>> BEGIN Provided data
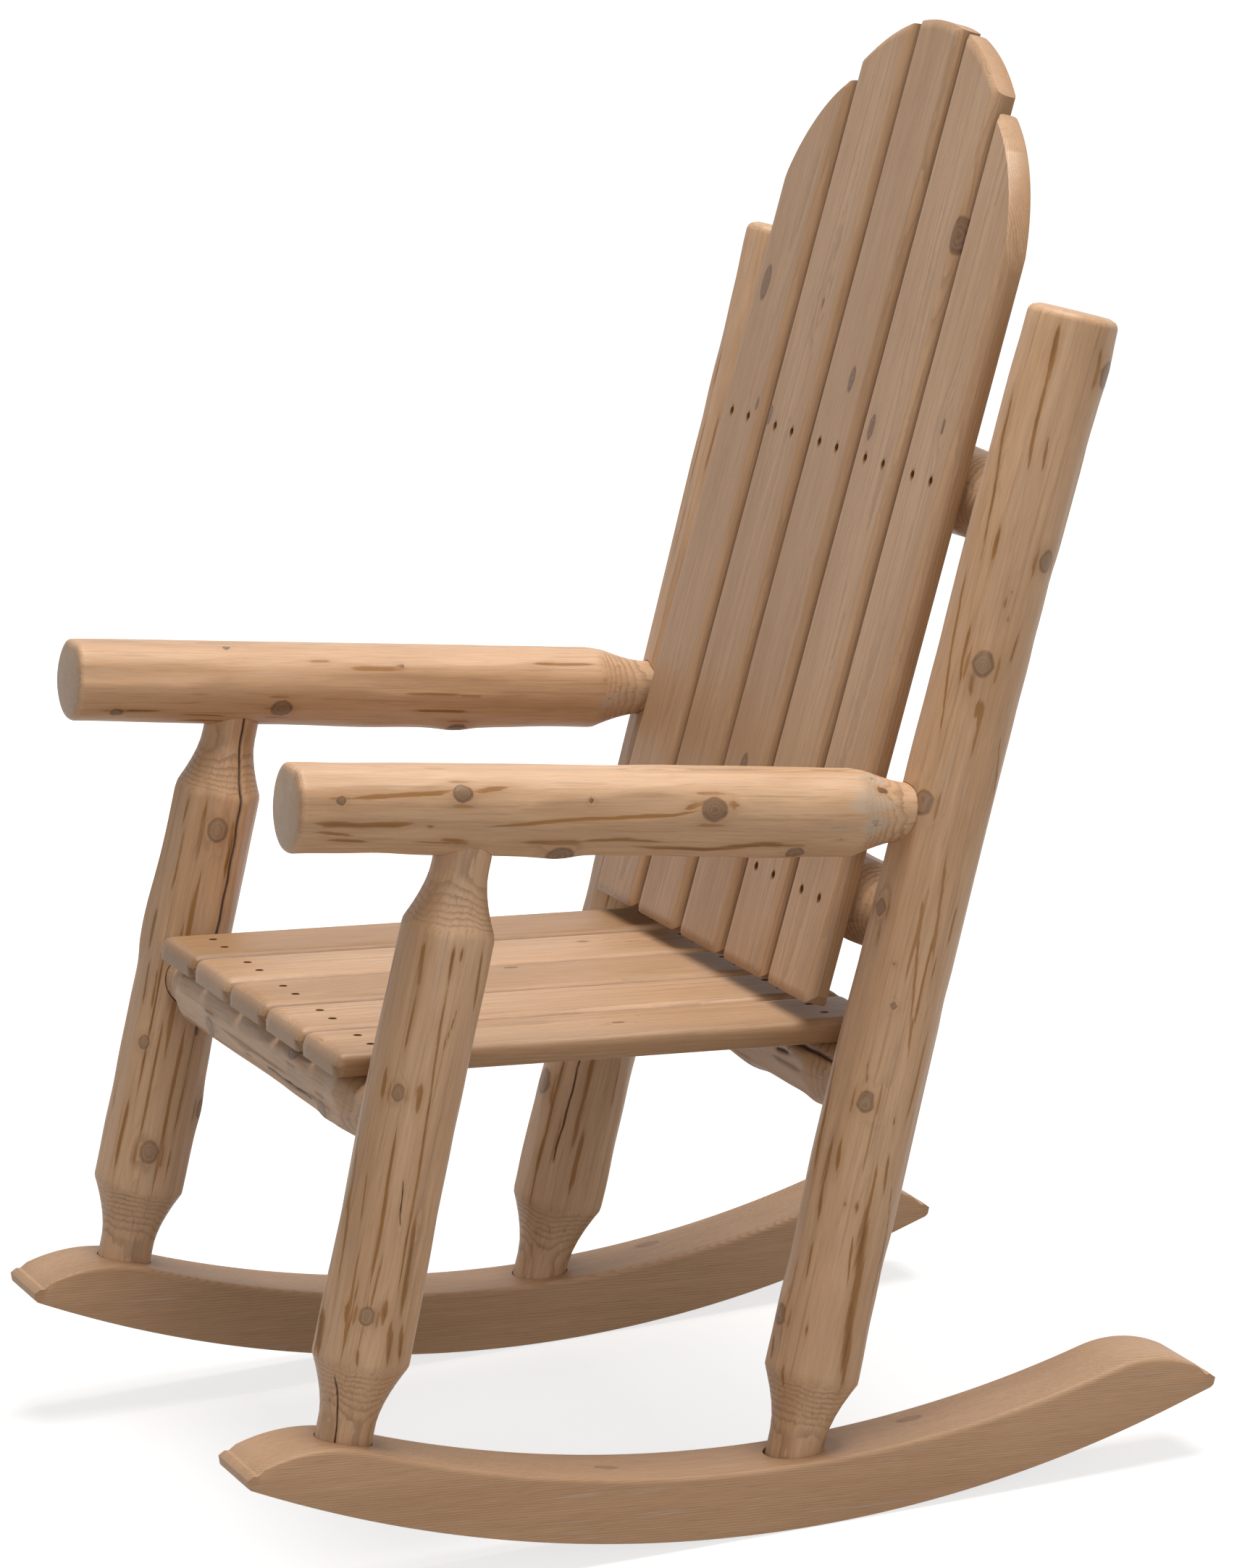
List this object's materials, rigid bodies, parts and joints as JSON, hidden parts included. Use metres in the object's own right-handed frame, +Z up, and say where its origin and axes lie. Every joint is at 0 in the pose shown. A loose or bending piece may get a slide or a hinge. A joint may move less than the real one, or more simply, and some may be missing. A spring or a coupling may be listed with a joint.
{
  "type": "log rocking chair",
  "caption": "Rocking adirondack chair of peeled cedar logs with sawn rockers, slatted seat and an arched slat back.",
  "frame": {"origin": "on the floor, midway between the ends of the rockers and between the two sides", "axes": "+Z up, -Y the way the sitter faces, +X the sitter's left"},
  "size_m": [0.668, 0.8172, 1.1404],
  "materials": {
    "peeled_log": "hand-peeled log, matt, with bark streaks, knots and drying checks",
    "rocker_board": "sawn and sanded plank, matt",
    "slat_board": "sanded board with eased edges, matt",
    "screw_steel": "dull plated countersunk screws"
  },
  "bodies": {
    "root": {"rocker_left": "rocker_board", "rocker_right": "rocker_board", "front_post_left": "peeled_log", "back_post_left": "peeled_log", "arm_left": "peeled_log", "front_post_right": "peeled_log", "back_post_right": "peeled_log", "arm_right": "peeled_log", "front_seat_rail": "peeled_log", "rear_seat_rail": "peeled_log", "lower_back_rail": "peeled_log", "upper_back_rail": "peeled_log", "seat_slat_1": "slat_board", "back_slat_1": "slat_board", "seat_slat_2": "slat_board", "back_slat_2": "slat_board", "seat_slat_3": "slat_board", "back_slat_3": "slat_board", "seat_slat_4": "slat_board", "back_slat_4": "slat_board", "seat_slat_5": "slat_board", "back_slat_5": "slat_board", "front_seat_rail_screws": "screw_steel", "rear_seat_rail_screws": "screw_steel", "lower_back_rail_screws": "screw_steel", "upper_back_rail_screws": "screw_steel"}
  },
  "joints": []
}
>> END Provided data
__Goal of the exercise__
Nothing should be changed: write out all of the data as is.

__Task solution__
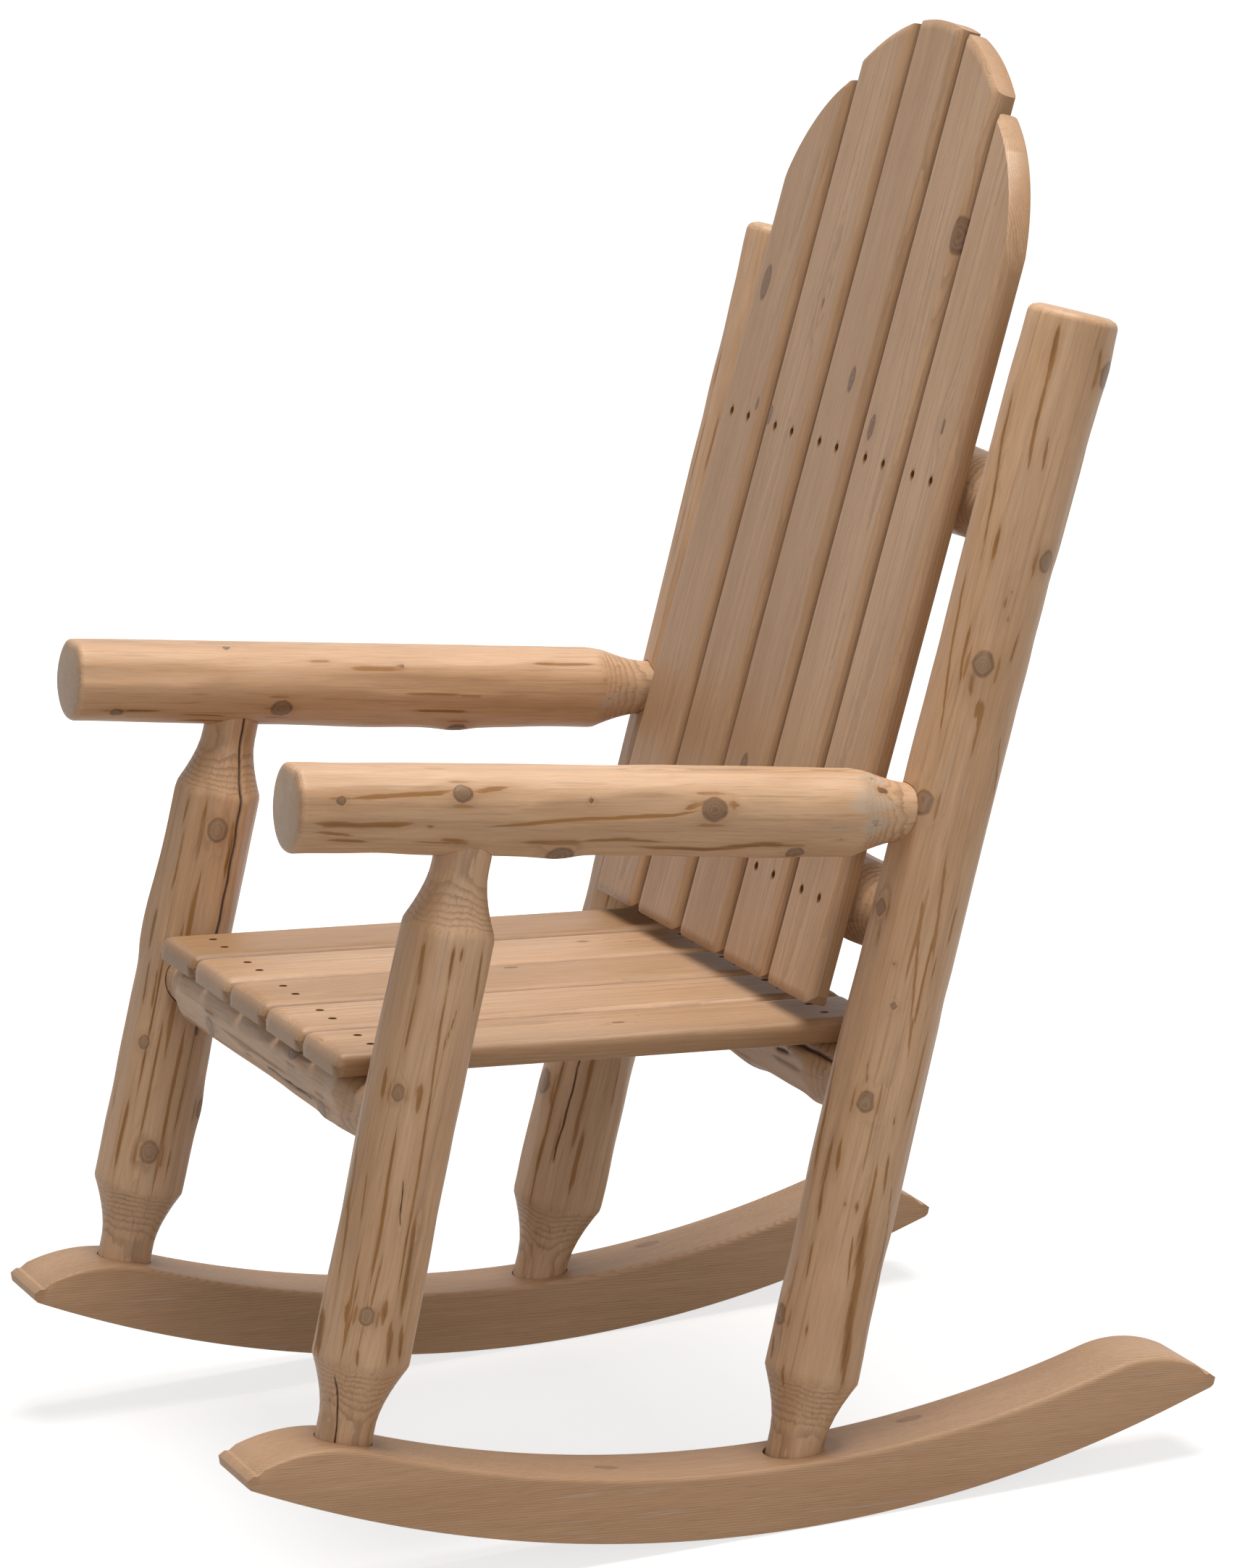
List this object's materials, rigid bodies, parts and joints as JSON, hidden parts included. Use metres in the object's own right-handed frame, +Z up, and say where its origin and axes lie. Every joint is at 0 in the pose shown. A loose or bending piece may get a slide or a hinge. A joint may move less than the real one, or more simply, and some may be missing. A spring or a coupling may be listed with a joint.
{
  "type": "log rocking chair",
  "caption": "Rocking adirondack chair of peeled cedar logs with sawn rockers, slatted seat and an arched slat back.",
  "frame": {"origin": "on the floor, midway between the ends of the rockers and between the two sides", "axes": "+Z up, -Y the way the sitter faces, +X the sitter's left"},
  "size_m": [0.668, 0.8172, 1.1404],
  "materials": {
    "peeled_log": "hand-peeled log, matt, with bark streaks, knots and drying checks",
    "rocker_board": "sawn and sanded plank, matt",
    "slat_board": "sanded board with eased edges, matt",
    "screw_steel": "dull plated countersunk screws"
  },
  "bodies": {
    "root": {"rocker_left": "rocker_board", "rocker_right": "rocker_board", "front_post_left": "peeled_log", "back_post_left": "peeled_log", "arm_left": "peeled_log", "front_post_right": "peeled_log", "back_post_right": "peeled_log", "arm_right": "peeled_log", "front_seat_rail": "peeled_log", "rear_seat_rail": "peeled_log", "lower_back_rail": "peeled_log", "upper_back_rail": "peeled_log", "seat_slat_1": "slat_board", "back_slat_1": "slat_board", "seat_slat_2": "slat_board", "back_slat_2": "slat_board", "seat_slat_3": "slat_board", "back_slat_3": "slat_board", "seat_slat_4": "slat_board", "back_slat_4": "slat_board", "seat_slat_5": "slat_board", "back_slat_5": "slat_board", "front_seat_rail_screws": "screw_steel", "rear_seat_rail_screws": "screw_steel", "lower_back_rail_screws": "screw_steel", "upper_back_rail_screws": "screw_steel"}
  },
  "joints": []
}